Термин «культура» применительно к комплексу взглядов, верований, принципов, присущих низшим классам в определенный исторический период, пришел в историю из культурной антропологии. Только введя понятие «примитивной культуры», историки признали наличие хоть какой-то культуры у тех, кого не так давно свысока именовали «плебсом цивилизованных народов». Тем самым удалось преодолеть, хотя бы на словах, не только устаревшую концепцию фольклора как простого собрания диковинок, но и точку зрения тех исследователей, которые видели в культуре простых людей всего лишь бессвязную мешанину идей, выработанных господствующими классами. В связи с этим возникает множество вопросов. Каков характер отношений между культурой низших классов и культурой классов господствующих? В какой степени первая зависит от второй? Можно ли говорить о каком-либо между ними взаимообмене?

Здесь возникает ощутимая трудность: вплоть до сегодняшнего дня культура низших классов продолжает оставаться в значительной своей части устной. Но, к сожалению, историк не может вступить в непосредственный диалог с крестьянином, жившим в XVI веке (а если бы и мог, еще большой вопрос, поняли ли бы они друг друга). Поэтому он обращается к письменным источникам, которые искажают реальность сразу по двум причинам: потому что они письменные и потому что их происхождение связано с деятельностью лиц, прямо или косвенно причастных к доминирующей культуре. Отсюда следует, что мысли, верования, чувства живших в далеком прошлом крестьян или городских ремесленников доходят до нас (если доходят) только через посредников – в их преломленном изложении.

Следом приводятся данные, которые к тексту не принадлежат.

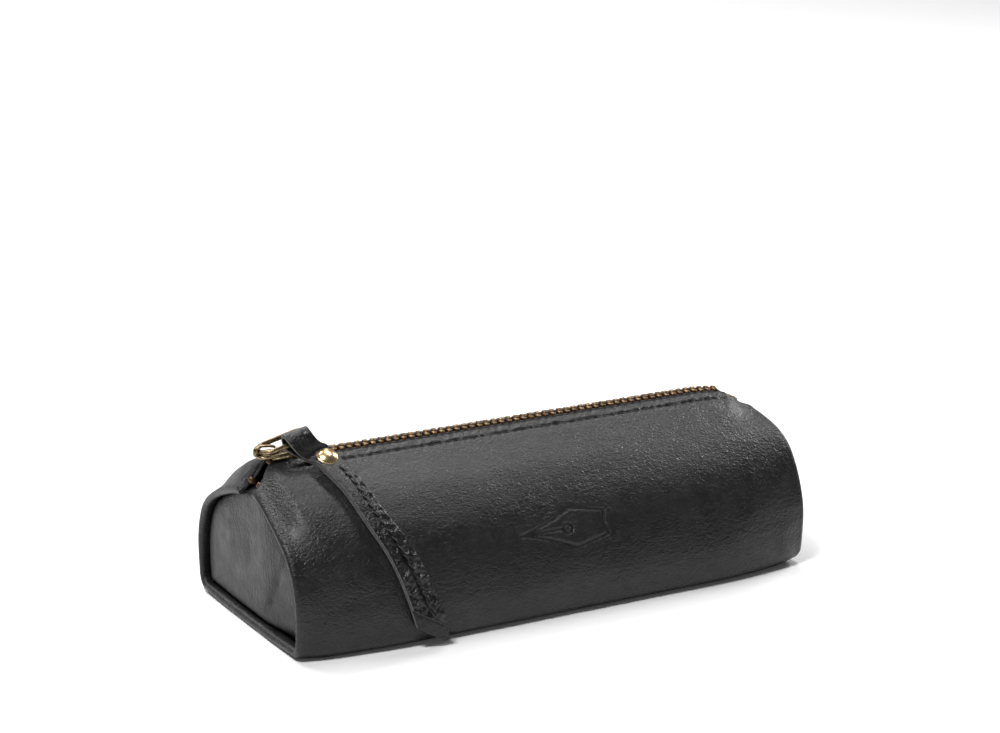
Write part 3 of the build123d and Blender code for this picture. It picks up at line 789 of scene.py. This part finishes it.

Анализируя работы Р. Мандру, М. Бахтина, М. Фуко, касающиеся различных сторон культуры угнетенных классов, Гинзбург приходит к неутешительному выводу: в существующей концепции «народной культуры» заложена некоторая двойственность. Угнетенные классы считаются способными либо на пассивное усвоение культурных субпродуктов, вырабатываемых господствующими классами, либо на робкую и половинчатую культурную самостоятельность, либо на такое отношение к культуре, которое фактически выводит их за ее рамки.

Далее автор задает себе вопрос, над которым порой не осмеливаются подумать другие исследователи, – зачем это вообще нужно? Какое значение в научном плане может иметь знакомство с идеями и убеждениями отдельного индивида данного социального ранга? Во-первых, если есть возможность бросить взгляд не только на общую массу, но и на отдельную личность – грех не воспользоваться. В конце концов, ни одна наука еще не пострадала от расширения области наблюдений. А во-вторых, индивид, ничем не выделяющийся и именно поэтому репрезентативный, может выступать в качестве своего рода микрокосма, сосредоточивающего в себе все существенные характеристики целого социального организма.

Сыр и черви

Мельник Доменико Сканделла, по прозвищу Меноккио, родившийся в 1532 году в небольшом селении на фриульских холмах (на северо-востоке от Венеции), арендовал две мельницы и два участка земли, с помощью которых и кормил свою семью. Меноккио умел читать и писать и даже какое-то время состоял в должности подесты (глава исполнительной и судебной власти) в своем и соседних селениях. Но главная его отличительная черта – он был страшным болтуном и спорил о вере со всеми подряд. Один его знакомый ему говорил: «Я сапожник, ты мельник и человек неученый, что ты можешь об этом знать? Предметы веры возвышенны и трудны, говорить о них – не дело сапожников и мельников; для этого требуется ученость, а ученость – это привилегия клириков». Но Меноккио не верил, что церковь ведома Духом Святым, он повторял: «Попы все под себя подмяли, все себе захватили, чтобы сладко есть и мягко спать». О себе он говорил: «Бога я знаю лучше, чем они». «Он всякому, с кем заговорит, – сообщал другой его знакомый, – ввернет что-нибудь о Боге и всегда прибавит какую-нибудь нечестивость; и никого не слушает, а все спорит и кричит». Естественно, на него написали донос; автором его был священник местного прихода, у которого с Меноккио была вражда.